■ SHORT EXERCISE
Copy all of the material below exactly.

■ SOURCE MATERIAL

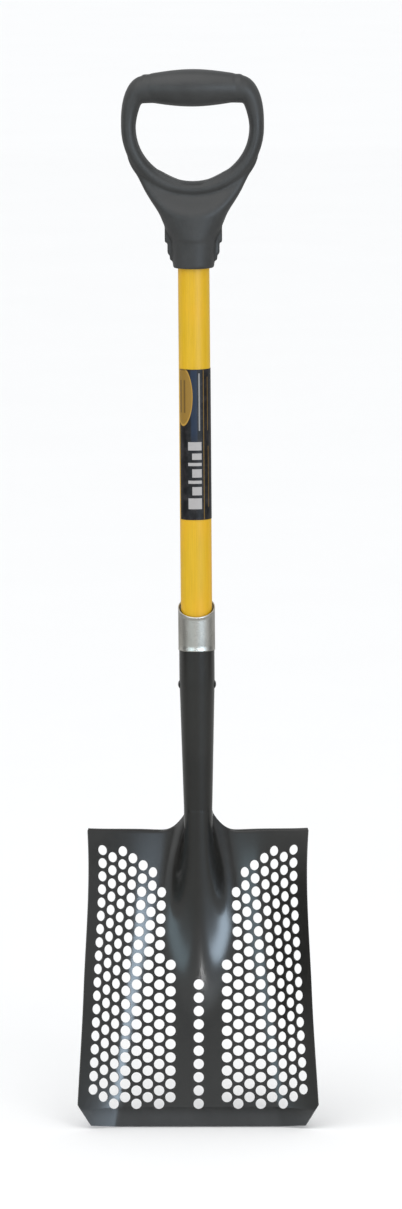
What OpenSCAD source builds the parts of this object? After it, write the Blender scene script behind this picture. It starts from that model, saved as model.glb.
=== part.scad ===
// Square-point sifting shovel: perforated steel blade with a rolled socket,
// fibreglass shaft and moulded D-grip.
//
// Frame, in millimetres: the shovel hangs upright from its crossbar.
// +Z runs up the shaft and the shaft's axis is X = Y = 0.
// -Y is the loading face of the blade. X is across.
// Z = 0 is the underside of the crossbar, where a hook carries the tool.

/* [Blade] */
// Length of the blade along its floor
blade_len = 300; // [250:1:340]
// Developed half width of the blade, from the centre line to a side edge
blade_half = 124.8; // [115:0.5:135]
// Sheet thickness of the blade and the socket
sheet_t = 2; // [1.5:0.1:2.6]
// Lift: the angle between the shaft's axis and the blade's floor
lift = 16; // [8:0.5:25]
// Height of the blade's top edge below the crossbar
blade_drop = 740.6; // [700:0.1:780]
// Distance from the shaft's axis back to the blade's floor at its top edge
heel_back = 20.1; // [12:0.1:30]
// Tilt of the raised sides at the top edge, the middle and the cutting edge
side_tilt = [24.5, 37.6, 19.8];
// Developed distance from the centre line where the sides begin to rise at the top edge
rise_top = 5; // [0:1:40]
// Developed distance from the centre line where the sides begin to rise at the cutting edge
rise_end = 80; // [40:1:100]
// Developed distance from the centre line where the sides reach their full tilt
rise_full = 88.5; // [70:0.5:110]
// How far the frog draws the sheet inwards at the top edge
draw_in = 6.8; // [0:0.1:12]
// How far down the blade the sheet is drawn inwards
draw_len = 164; // [80:1:220]
// Size of the bevelled corners of the cutting edge, across and along
corner = [15, 20];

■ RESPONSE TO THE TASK
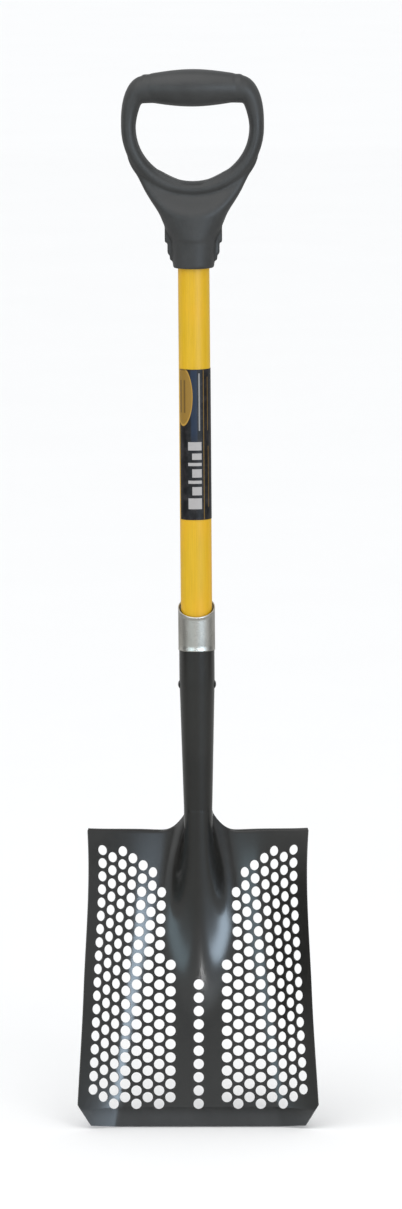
What OpenSCAD source builds the parts of this object? After it, write the Blender scene script behind this picture. It starts from that model, saved as model.glb.
=== part.scad ===
// Square-point sifting shovel: perforated steel blade with a rolled socket,
// fibreglass shaft and moulded D-grip.
//
// Frame, in millimetres: the shovel hangs upright from its crossbar.
// +Z runs up the shaft and the shaft's axis is X = Y = 0.
// -Y is the loading face of the blade. X is across.
// Z = 0 is the underside of the crossbar, where a hook carries the tool.

/* [Blade] */
// Length of the blade along its floor
blade_len = 300; // [250:1:340]
// Developed half width of the blade, from the centre line to a side edge
blade_half = 124.8; // [115:0.5:135]
// Sheet thickness of the blade and the socket
sheet_t = 2; // [1.5:0.1:2.6]
// Lift: the angle between the shaft's axis and the blade's floor
lift = 16; // [8:0.5:25]
// Height of the blade's top edge below the crossbar
blade_drop = 740.6; // [700:0.1:780]
// Distance from the shaft's axis back to the blade's floor at its top edge
heel_back = 20.1; // [12:0.1:30]
// Tilt of the raised sides at the top edge, the middle and the cutting edge
side_tilt = [24.5, 37.6, 19.8];
// Developed distance from the centre line where the sides begin to rise at the top edge
rise_top = 5; // [0:1:40]
// Developed distance from the centre line where the sides begin to rise at the cutting edge
rise_end = 80; // [40:1:100]
// Developed distance from the centre line where the sides reach their full tilt
rise_full = 88.5; // [70:0.5:110]
// How far the frog draws the sheet inwards at the top edge
draw_in = 6.8; // [0:0.1:12]
// How far down the blade the sheet is drawn inwards
draw_len = 164; // [80:1:220]
// Size of the bevelled corners of the cutting edge, across and along
corner = [15, 20];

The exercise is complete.